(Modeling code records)
□ □ □ □ □ □ □

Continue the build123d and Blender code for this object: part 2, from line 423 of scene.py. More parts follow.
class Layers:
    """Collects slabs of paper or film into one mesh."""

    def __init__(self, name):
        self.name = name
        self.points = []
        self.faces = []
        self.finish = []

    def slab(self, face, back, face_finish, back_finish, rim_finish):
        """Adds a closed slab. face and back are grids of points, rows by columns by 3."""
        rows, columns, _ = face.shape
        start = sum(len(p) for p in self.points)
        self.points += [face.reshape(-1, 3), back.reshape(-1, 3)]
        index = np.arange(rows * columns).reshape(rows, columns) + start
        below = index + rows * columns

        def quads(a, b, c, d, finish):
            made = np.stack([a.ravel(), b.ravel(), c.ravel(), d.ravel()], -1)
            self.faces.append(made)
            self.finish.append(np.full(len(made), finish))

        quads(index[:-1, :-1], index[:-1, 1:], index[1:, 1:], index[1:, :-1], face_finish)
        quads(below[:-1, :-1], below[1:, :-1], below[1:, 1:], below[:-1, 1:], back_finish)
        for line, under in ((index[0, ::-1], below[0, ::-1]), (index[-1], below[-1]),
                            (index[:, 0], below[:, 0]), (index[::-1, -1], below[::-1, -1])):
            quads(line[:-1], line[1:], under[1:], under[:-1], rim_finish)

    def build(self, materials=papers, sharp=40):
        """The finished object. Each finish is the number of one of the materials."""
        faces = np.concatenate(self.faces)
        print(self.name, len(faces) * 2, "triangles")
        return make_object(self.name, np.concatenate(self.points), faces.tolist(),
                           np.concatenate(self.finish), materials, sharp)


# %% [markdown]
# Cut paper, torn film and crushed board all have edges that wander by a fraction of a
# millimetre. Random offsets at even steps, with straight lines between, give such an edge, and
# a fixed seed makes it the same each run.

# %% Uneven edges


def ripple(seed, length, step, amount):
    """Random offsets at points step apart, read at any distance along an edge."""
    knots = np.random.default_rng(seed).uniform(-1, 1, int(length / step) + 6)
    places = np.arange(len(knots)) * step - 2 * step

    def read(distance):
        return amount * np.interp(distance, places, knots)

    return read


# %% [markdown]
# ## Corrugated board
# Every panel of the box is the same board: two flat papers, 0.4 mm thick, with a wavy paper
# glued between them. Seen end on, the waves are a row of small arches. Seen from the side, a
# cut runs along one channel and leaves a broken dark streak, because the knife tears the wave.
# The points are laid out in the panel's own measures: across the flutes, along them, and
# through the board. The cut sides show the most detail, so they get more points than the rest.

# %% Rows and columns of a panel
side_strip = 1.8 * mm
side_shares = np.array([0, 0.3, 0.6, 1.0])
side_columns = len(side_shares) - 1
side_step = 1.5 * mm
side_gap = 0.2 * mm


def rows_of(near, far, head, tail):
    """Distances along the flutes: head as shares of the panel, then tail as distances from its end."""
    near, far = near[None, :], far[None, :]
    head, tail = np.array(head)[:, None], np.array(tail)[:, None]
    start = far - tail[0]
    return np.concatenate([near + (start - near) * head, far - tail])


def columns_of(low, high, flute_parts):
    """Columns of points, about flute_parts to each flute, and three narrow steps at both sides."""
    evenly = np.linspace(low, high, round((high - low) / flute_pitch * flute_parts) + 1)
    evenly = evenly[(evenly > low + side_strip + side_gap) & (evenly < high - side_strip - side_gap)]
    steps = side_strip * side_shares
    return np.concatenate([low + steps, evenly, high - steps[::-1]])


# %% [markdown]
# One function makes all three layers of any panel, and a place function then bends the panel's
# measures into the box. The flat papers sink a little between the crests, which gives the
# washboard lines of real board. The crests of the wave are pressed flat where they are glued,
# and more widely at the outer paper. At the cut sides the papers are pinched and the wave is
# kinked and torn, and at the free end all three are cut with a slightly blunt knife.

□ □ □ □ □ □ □

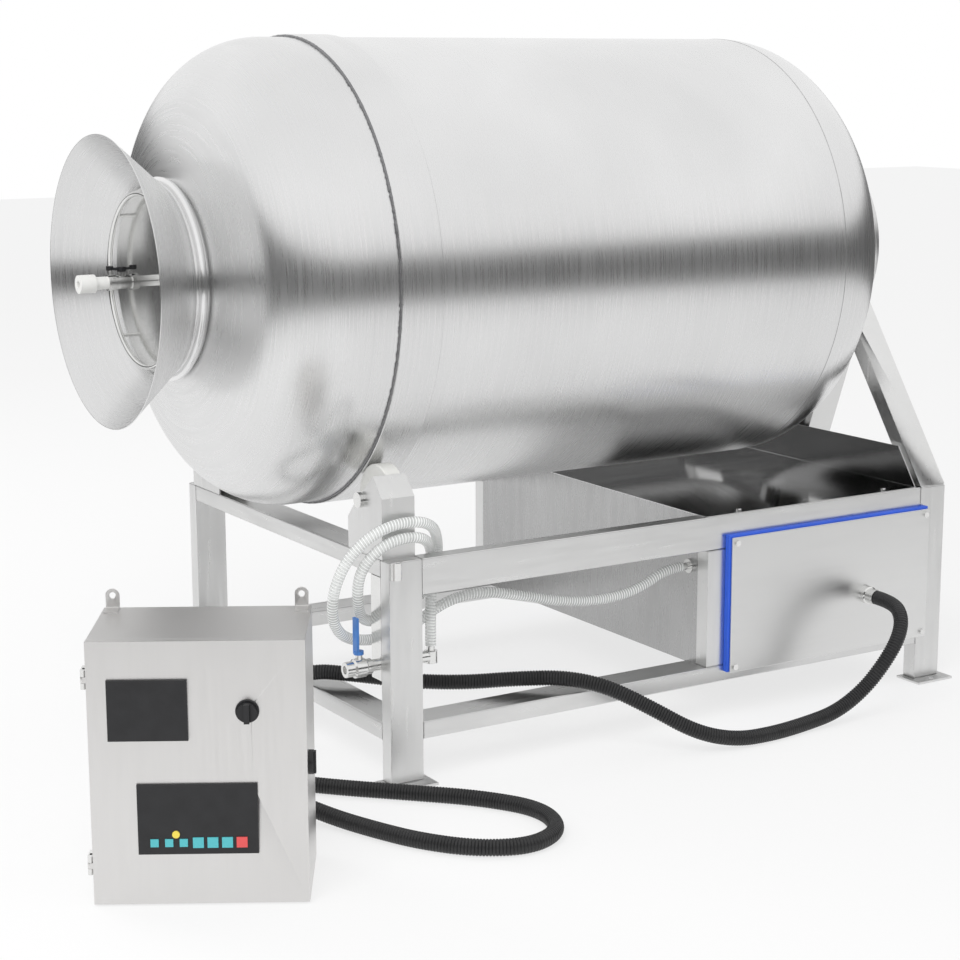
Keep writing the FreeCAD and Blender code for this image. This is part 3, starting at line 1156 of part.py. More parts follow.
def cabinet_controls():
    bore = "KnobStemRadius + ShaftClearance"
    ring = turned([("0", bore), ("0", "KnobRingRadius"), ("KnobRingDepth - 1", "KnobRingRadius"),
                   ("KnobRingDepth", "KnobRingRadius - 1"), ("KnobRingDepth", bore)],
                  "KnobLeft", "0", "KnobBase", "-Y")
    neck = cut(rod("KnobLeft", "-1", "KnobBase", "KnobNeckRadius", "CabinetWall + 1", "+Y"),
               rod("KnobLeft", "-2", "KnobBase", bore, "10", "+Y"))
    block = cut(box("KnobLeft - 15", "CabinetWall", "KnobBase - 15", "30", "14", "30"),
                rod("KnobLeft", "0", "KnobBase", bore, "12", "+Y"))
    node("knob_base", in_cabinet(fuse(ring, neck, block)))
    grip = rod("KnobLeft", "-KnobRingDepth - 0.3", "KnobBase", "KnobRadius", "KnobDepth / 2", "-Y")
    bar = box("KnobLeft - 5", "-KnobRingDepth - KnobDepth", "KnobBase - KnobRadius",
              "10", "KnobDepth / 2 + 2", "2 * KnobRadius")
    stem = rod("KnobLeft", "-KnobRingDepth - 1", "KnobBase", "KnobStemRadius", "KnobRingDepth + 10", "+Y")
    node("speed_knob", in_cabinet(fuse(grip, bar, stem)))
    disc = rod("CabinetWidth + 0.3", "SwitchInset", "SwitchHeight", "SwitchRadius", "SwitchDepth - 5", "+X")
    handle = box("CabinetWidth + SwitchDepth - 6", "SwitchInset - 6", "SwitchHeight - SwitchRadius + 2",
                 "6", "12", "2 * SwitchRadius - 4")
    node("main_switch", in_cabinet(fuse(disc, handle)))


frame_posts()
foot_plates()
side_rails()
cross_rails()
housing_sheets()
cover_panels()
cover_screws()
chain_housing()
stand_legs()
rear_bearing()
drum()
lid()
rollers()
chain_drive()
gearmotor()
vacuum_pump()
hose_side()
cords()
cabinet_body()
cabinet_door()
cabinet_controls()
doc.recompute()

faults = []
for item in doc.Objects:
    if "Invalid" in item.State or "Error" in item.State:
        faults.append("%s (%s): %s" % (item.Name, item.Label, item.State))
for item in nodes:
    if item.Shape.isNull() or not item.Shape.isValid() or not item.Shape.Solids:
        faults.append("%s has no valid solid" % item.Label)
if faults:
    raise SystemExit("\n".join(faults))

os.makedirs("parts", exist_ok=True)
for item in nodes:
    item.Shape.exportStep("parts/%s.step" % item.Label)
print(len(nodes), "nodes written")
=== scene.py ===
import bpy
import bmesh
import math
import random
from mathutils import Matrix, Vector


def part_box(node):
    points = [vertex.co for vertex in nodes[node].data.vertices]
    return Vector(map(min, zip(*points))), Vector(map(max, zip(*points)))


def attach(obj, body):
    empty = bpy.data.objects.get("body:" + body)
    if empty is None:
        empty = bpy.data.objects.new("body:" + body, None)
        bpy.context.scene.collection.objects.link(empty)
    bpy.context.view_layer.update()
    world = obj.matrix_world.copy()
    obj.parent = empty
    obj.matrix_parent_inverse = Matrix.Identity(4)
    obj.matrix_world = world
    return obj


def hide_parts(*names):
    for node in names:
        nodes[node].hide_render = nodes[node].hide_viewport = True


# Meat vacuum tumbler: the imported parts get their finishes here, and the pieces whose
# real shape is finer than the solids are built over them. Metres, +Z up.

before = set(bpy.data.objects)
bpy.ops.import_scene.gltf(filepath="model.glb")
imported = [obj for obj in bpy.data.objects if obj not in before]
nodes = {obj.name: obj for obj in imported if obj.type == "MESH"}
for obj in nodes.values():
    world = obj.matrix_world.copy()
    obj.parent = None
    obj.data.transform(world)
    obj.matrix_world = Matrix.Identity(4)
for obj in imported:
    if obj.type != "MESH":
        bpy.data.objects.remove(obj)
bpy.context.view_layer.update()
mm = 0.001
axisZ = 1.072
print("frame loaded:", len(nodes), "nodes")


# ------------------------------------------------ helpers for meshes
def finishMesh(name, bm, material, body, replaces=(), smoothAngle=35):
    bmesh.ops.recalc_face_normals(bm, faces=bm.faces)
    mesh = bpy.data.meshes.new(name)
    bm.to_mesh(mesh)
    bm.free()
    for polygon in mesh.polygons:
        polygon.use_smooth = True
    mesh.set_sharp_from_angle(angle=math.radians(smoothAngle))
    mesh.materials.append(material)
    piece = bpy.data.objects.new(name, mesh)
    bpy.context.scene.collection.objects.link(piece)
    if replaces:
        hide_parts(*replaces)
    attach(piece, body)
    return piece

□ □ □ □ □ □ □

Aim of the exercise:
In the listing above, locate the line with "faults = []" and the line with "for node in", then extract exactly those lines and every line between them, and nothing more.

Result for this task:
faults = []
for item in doc.Objects:
    if "Invalid" in item.State or "Error" in item.State:
        faults.append("%s (%s): %s" % (item.Name, item.Label, item.State))
for item in nodes:
    if item.Shape.isNull() or not item.Shape.isValid() or not item.Shape.Solids:
        faults.append("%s has no valid solid" % item.Label)
if faults:
    raise SystemExit("\n".join(faults))

os.makedirs("parts", exist_ok=True)
for item in nodes:
    item.Shape.exportStep("parts/%s.step" % item.Label)
print(len(nodes), "nodes written")
=== scene.py ===
import bpy
import bmesh
import math
import random
from mathutils import Matrix, Vector


def part_box(node):
    points = [vertex.co for vertex in nodes[node].data.vertices]
    return Vector(map(min, zip(*points))), Vector(map(max, zip(*points)))


def attach(obj, body):
    empty = bpy.data.objects.get("body:" + body)
    if empty is None:
        empty = bpy.data.objects.new("body:" + body, None)
        bpy.context.scene.collection.objects.link(empty)
    bpy.context.view_layer.update()
    world = obj.matrix_world.copy()
    obj.parent = empty
    obj.matrix_parent_inverse = Matrix.Identity(4)
    obj.matrix_world = world
    return obj


def hide_parts(*names):
    for node in names:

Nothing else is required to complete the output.